Nor has appellant pointed to any factual or legal basis in support of his contention that $1,000 is excessive as exemplary damages, this sum being less than one-half of that given as the compensatory award. Upon the question of what is an adequate sum to award as a punishment and for an example in cases of fraud the jury has a wider discretion than in the case of compensatory damages. 8 Cal.Jur. 866; Boyes v. Evans, 14 Cal.App.2d 472, 480, 58 P.2d 922. As the award of compensatory damages is also amply supported by substantial evidence, neither may it be disturbed on appeal on the ground that it is excessive. The facts disclosed by the record, and which we have summarized, fail to support appellant's contentions that the verdict with respect to either compensatory or punitive damages is contrary to the instructions given by the court, or against law, or that it is contrary to the evidence, and these contentions cannot, therefore, be sustained.

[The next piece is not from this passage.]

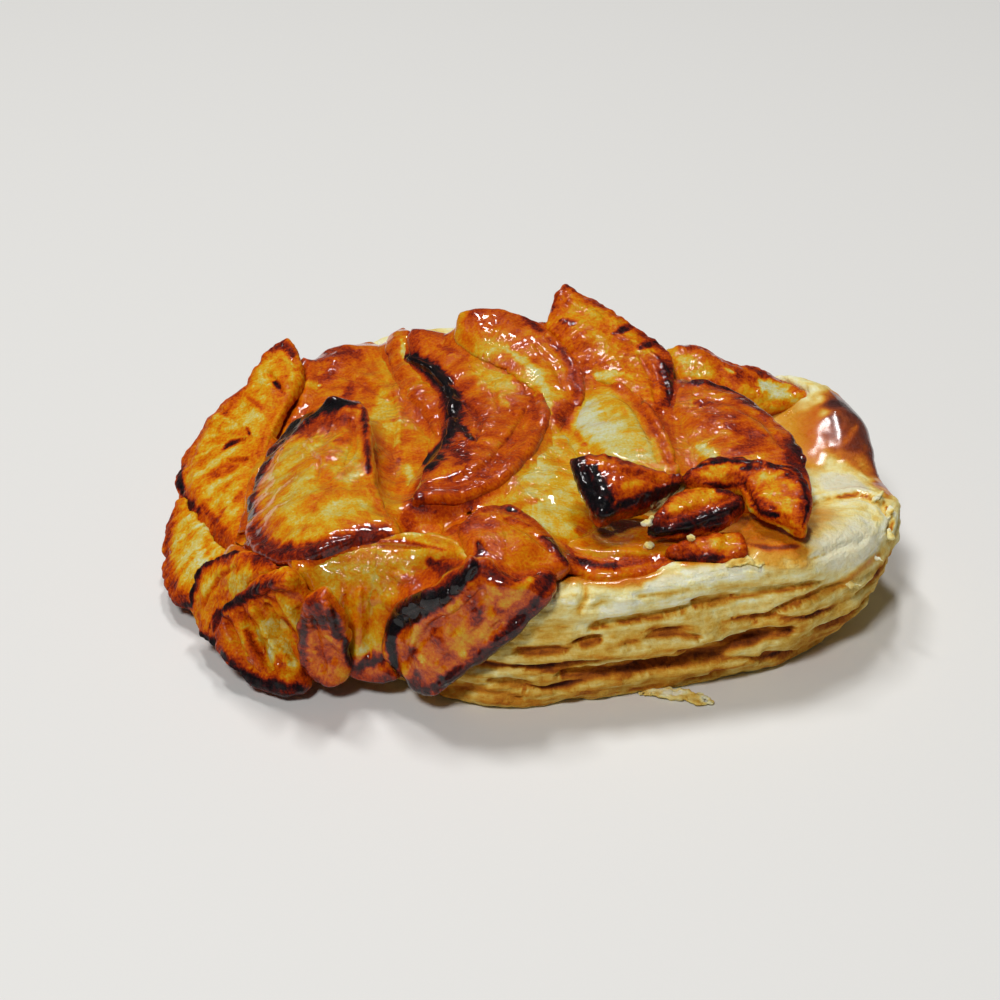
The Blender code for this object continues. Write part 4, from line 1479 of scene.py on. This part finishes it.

# What the bare sheets show: browned and pale places, splits with painted shade in them, and flakes that
# stand up.
PASTRY_MARKS = (
    stain(CREAM, 8, (362, 330), (395, 322), (430, 326)),
    stain(BURNT, 9, (832, 400), (850, 405), (869, 420), (882, 446), (886, 466)),
    stain(AMBER, 7, (858, 425), (846, 440), (832, 450)),
    stain(CREAM, 12, (832, 478), (856, 482)),
    # painted shade along the crack under the lobe
    stain(BROWN, 2.2, (806, 507), (830, 498), (860, 494), (884, 503), (894, 520), (891, 531)),
    stain(CREAM, 8, (832, 550), (860, 546), (882, 536)),
    stain(BROWN, 5, (742, 542), (770, 548), (800, 546)),
    stain(CREAM, 18, (826, 484), (862, 488)),
    stain(CREAM, 18, (836, 545), (862, 540)),
    stain(CREAM, 12, (812, 556), (836, 556)),
    shaded_crack(RUST, 1, 4, (590, 630), (605, 626), (637, 620), (670, 615), (697, 606)),
    shaded_crack(AMBER, 1.3, 9, (697, 604), (716, 602), (736, 598)),
    shaded_crack(AMBER, 0.9, 4, (736, 598), (760, 594), (795, 588), (822, 583)),
    shaded_crack(RUST, 1.5, 9, (516, 652), (540, 652), (566, 651)),
    shaded_crack(RUST, 1.3, 8, (578, 644), (600, 640)),
    shaded_crack(RUST, 1.2, 6, (646, 637), (672, 634), (698, 637)),
    shaded_crack(AMBER, 0.6, 4, (626, 642), (636, 641)),
    shaded_crack(
        BROWN, 2.4, 12, (562, 676), (600, 672), (640, 667), (680, 661), (720, 650), (742, 640), (768, 633),
        (792, 630),
    ),
    shaded_crack(RUST, 1.2, 5, (774, 614), (800, 602), (826, 592), (846, 585)),
    shaded_crack(RUST, 0.8, 4, (752, 624), (780, 611)),
    shaded_crack(AMBER, 0.8, 4, (488, 681), (512, 685), (536, 688)),
    shaded_crack(GOLD, 0.5, 3, (594, 606), (602, 602), (612, 604)),
    shaded_crack(GOLD, 0.6, 5, (584, 580), (586, 596), (578, 611)),
    shaded_crack(RUST, 0.8, 6, (712, 672), (727, 671)),
    shaded_crack(AMBER, 0.6, 4, (440, 690), (470, 688), (520, 697)),
    shaded_crack(GOLD, 0.5, 3, (640, 597), (668, 593), (700, 588)),
    shaded_crack(AMBER, 0.5, 3, (810, 560), (840, 548), (868, 538)),
    shaded_crack(RUST, 0.7, 4, (806, 507), (830, 498), (860, 494), (884, 503), (894, 520), (891, 531)),
    ridge(0.7, 5, (806, 503), (830, 494), (860, 490), (884, 499)),
    ridge(0.6, 14, (520, 600), (600, 600), (680, 590), (760, 575)),
    ridge(0.7, 10, (600, 655), (660, 648), (720, 636)),
    ridge(0.6, 6, (640, 675), (680, 672), (720, 665), (760, 655)),
    stain(HONEY, 6, (640, 675), (680, 672), (720, 665), (760, 655)),
    stain(CREAM, 44, (832, 546), (858, 542)),
    stain(GOLD, 10, (810, 600), (850, 580), (880, 555)),
    stain(CREAM, 16, (650, 585), (700, 575), (760, 570)),
    stain(CREAM, 14, (600, 612), (640, 603)),
)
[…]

The attack upon the complaint is limited to its sufficiency to state a cause of action. A cause of action may be said to arise when there is a breach of duty by one person toward another which invades the latter's rights. It is the violation of an obligation to another to his injury, Panos v. Great Western Packing Co., 21 Cal.2d 636, 134 P.2d 242, and is made up of the facts upon which plaintiff's right to sue is based and out of which defendant's duty has arisen taken in connection with the facts that constitute defendant's wrong. Hutchinson v. Ainsworth, 73 Cal. 452, 15 P. 82. Appellant evidently has failed to distinguish between the remedy or relief which the law affords for the invasion of a right, and the cause of action or ground for the relief. Thus in an action for fraud and deceit a cause of action is stated when the facts constituting the fraud are alleged and a resulting injury is pleaded. Damages constitute the relief which the law affords for the invasion of the right and the extent of the relief depends upon the proof, the relief being limited by the measure of the damage which the law prescribed. This measure need not be pleaded, nor is the plaintiff required to state in his pleading the manner in which he computes the amount of the damages which he demands. 15 Am.Jur. 747. These are matters which are to be regulated upon the trial in accordance with prescribed legal limitations. Since the complaint sets forth the facts going to make up the fraud and trickery, alleged to have been maliciously and designedly executed, and a resultant injury to respondents, it states a good cause of action for the recovery of both compensatory and punitive damages.

The appeal from the order denying the motion for a new trial is dismissed. The judgment is affirmed.

JONES, Justice pro tem.

NOURSE, P. J., and GOODELL, J., concur. Hearing denied; SCHAUER and SPENCE, JJ., dissenting.